What this task involves: Copy out precisely the lines beginning at the line that contains "from mathutils import Matrix" and ending at the line that contains "cad_parts[node].hide_render = cad_parts[node].hide_viewport", including both.

Available data:
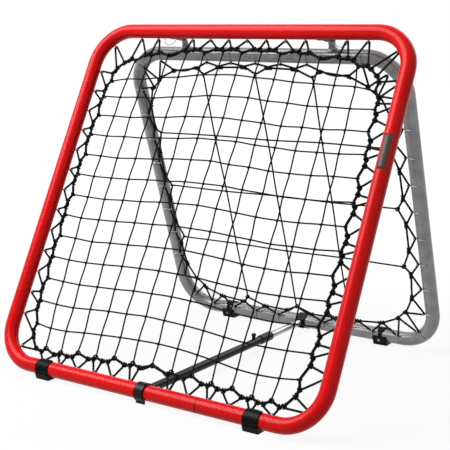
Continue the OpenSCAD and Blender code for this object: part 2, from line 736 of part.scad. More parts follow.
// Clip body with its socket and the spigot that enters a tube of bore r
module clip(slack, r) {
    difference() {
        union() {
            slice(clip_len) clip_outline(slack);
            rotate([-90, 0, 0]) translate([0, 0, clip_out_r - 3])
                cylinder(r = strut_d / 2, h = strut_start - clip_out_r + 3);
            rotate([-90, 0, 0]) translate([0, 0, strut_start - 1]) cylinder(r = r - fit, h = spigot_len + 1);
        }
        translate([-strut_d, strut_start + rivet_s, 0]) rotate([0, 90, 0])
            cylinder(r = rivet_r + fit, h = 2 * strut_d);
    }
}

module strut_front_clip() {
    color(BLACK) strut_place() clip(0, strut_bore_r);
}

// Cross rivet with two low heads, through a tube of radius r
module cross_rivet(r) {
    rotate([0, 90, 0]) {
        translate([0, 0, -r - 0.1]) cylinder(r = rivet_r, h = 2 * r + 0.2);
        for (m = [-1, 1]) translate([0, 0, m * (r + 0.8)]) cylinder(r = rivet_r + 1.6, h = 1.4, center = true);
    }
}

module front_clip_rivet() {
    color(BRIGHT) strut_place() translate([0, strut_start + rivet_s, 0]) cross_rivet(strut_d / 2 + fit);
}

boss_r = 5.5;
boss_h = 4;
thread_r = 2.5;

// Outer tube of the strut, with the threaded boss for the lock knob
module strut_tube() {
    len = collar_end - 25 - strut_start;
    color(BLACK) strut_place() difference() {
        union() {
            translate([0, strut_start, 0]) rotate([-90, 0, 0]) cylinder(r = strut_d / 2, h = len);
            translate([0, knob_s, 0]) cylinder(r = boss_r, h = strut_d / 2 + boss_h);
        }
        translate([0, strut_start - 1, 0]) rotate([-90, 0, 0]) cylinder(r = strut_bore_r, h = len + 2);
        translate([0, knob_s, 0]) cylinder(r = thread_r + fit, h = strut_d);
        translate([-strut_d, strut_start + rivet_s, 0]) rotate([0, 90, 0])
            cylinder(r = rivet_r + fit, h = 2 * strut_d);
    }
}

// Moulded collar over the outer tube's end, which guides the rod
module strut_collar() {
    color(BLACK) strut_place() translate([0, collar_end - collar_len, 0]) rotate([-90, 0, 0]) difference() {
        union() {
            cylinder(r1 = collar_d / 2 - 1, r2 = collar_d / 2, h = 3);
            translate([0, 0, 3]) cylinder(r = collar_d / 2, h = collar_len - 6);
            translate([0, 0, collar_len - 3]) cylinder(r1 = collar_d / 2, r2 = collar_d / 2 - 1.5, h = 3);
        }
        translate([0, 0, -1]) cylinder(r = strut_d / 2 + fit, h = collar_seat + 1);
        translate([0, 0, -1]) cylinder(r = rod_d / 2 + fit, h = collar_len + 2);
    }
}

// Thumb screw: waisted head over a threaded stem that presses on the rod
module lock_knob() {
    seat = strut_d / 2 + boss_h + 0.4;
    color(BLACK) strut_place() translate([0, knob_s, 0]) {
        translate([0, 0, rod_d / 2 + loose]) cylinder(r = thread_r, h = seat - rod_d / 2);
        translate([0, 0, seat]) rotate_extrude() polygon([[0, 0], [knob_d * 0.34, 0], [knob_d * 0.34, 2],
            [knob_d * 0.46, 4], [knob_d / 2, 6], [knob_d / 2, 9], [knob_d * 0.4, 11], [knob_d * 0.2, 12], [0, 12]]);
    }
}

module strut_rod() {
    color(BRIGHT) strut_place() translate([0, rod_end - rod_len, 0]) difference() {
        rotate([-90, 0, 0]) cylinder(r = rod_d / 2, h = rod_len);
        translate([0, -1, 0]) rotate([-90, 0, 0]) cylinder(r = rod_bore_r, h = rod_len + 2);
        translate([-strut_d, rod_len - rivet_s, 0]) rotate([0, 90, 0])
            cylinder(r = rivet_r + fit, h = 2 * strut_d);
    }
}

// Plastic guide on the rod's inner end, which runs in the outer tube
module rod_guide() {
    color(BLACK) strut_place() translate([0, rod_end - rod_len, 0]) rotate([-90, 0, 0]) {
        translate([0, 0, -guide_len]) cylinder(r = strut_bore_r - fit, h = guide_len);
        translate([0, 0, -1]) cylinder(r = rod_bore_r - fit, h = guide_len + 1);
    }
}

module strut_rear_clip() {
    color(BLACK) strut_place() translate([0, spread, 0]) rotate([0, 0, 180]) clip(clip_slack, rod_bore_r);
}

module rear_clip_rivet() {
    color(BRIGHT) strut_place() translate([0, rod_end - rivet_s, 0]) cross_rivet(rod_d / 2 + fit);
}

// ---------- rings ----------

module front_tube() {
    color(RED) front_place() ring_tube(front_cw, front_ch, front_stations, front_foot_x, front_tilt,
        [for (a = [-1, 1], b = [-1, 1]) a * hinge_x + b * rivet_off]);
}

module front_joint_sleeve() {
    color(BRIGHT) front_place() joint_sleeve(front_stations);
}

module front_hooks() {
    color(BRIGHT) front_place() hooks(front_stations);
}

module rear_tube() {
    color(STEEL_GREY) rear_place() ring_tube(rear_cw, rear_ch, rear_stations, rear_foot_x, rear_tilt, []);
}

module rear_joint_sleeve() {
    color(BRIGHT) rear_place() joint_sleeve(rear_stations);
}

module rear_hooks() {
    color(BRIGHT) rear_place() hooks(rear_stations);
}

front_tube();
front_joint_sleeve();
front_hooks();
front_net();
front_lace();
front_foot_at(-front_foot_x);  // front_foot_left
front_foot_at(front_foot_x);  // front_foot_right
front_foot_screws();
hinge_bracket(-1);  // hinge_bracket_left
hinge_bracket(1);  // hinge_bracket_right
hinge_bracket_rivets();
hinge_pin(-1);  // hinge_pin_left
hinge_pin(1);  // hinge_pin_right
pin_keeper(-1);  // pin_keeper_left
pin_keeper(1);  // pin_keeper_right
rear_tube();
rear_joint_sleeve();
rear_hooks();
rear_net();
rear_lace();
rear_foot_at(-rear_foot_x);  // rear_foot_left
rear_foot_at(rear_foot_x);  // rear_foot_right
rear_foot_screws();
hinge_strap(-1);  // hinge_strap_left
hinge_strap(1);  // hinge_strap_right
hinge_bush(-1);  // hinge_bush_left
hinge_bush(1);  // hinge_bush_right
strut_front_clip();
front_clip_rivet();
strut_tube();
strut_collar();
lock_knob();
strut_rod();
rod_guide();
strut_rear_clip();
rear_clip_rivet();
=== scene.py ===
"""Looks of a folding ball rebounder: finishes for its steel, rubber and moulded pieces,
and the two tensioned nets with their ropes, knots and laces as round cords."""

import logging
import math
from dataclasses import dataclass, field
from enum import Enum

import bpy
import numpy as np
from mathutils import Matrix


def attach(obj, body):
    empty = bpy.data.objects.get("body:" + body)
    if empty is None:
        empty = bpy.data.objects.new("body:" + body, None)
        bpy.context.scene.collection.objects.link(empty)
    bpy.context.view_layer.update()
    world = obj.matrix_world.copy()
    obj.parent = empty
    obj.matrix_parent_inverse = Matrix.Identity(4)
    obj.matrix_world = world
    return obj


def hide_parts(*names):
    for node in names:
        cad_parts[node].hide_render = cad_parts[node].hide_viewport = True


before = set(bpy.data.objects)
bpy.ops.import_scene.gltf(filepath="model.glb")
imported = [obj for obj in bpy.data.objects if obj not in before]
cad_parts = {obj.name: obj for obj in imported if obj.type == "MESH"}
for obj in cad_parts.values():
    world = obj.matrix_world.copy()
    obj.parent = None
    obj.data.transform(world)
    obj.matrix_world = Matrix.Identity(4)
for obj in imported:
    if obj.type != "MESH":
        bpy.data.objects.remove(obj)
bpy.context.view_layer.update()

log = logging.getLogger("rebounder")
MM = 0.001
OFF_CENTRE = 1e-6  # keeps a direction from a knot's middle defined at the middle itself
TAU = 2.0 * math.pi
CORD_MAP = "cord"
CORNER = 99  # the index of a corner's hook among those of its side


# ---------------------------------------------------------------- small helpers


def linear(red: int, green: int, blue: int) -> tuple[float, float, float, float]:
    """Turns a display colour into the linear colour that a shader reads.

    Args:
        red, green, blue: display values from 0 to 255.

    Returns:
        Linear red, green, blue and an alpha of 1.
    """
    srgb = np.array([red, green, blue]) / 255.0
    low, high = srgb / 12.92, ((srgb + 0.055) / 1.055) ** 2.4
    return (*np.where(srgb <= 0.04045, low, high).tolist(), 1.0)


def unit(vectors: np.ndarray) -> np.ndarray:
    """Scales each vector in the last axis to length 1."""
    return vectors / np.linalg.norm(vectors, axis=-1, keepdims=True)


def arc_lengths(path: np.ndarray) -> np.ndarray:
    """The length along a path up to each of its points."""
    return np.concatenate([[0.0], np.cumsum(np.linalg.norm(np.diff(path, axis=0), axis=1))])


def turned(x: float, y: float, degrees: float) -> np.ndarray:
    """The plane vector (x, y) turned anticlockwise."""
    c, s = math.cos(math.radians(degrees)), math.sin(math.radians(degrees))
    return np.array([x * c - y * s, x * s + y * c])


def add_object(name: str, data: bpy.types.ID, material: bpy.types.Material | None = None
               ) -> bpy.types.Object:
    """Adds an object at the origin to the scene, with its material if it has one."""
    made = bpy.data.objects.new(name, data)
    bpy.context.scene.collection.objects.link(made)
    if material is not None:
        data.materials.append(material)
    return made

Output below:
from mathutils import Matrix


def attach(obj, body):
    empty = bpy.data.objects.get("body:" + body)
    if empty is None:
        empty = bpy.data.objects.new("body:" + body, None)
        bpy.context.scene.collection.objects.link(empty)
    bpy.context.view_layer.update()
    world = obj.matrix_world.copy()
    obj.parent = empty
    obj.matrix_parent_inverse = Matrix.Identity(4)
    obj.matrix_world = world
    return obj


def hide_parts(*names):
    for node in names:
        cad_parts[node].hide_render = cad_parts[node].hide_viewport = True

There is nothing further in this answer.